Unless you’re one of those purists who have maintained a perfect online record, your obsessing will likely do nothing. You will invest your life into a dream that can be taken away on the filmiest of pretexts.

Further, I would argue if you are genuine, you might actually stand out in a positive way. I’ve written about the value of authenticity before, and this is another way in which it can help you. Some bosses want brownnoses. However, some truly want people they can trust, and one telltale sign of that is honesty even when there are risks.

Lastly, it only goes to show the cost of being free. You can’t be lazy. You will have to be creative in order to navigate around the path carved out for you by others. You may forge your own route to success, but you may also spend the rest of your life living a minimalist lifestyle because that’s the kind of jobs you can find.

Your two most precious possessions are your freedom and independence. Treat them accordingly.

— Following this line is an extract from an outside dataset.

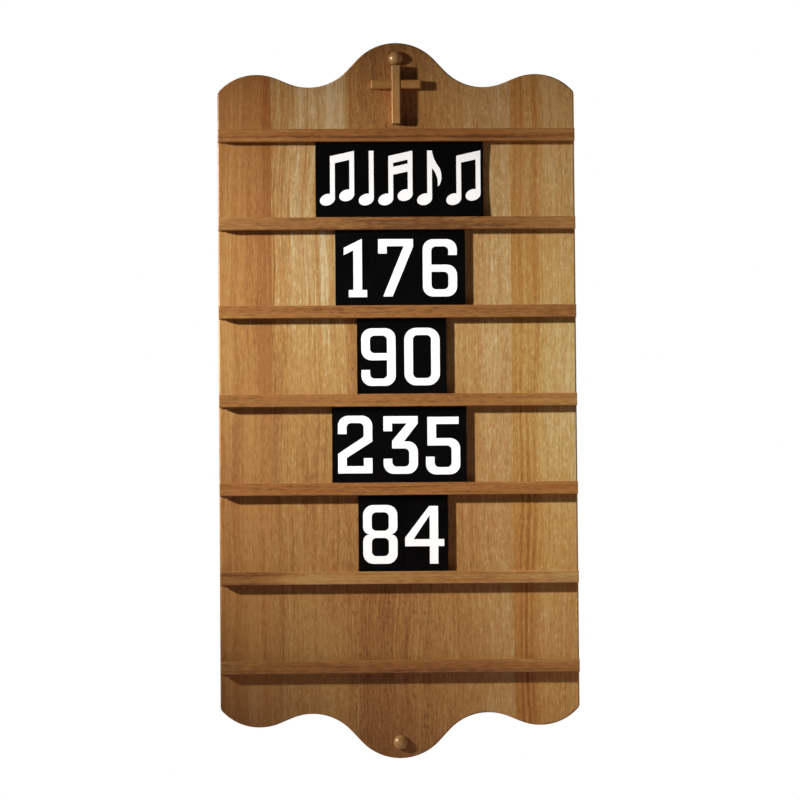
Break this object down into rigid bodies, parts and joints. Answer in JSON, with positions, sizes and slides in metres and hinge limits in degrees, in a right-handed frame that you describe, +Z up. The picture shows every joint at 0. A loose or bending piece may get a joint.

I'll leave you with these words:

"I would rather be ashes than dust!
I would rather that my spark should burn out in a brilliant blaze than it should be stifled by dry-rot.
I would rather be a superb meteor, every atom of me in magnificent glow, than a sleepy and permanent planet.
The function of man is to live, not to exist.
I shall not waste my days trying to prolong them.
I shall use my time.”

- Jack London

“Whoso would be a man, must be a nonconformist. He who would gather immortal palms must not be hindered by the name of goodness, but must explore it if it be goodness. Nothing is at last sacred but the integrity of your own mind. Absolve you to yourself, and you shall have the suffrage of the world.”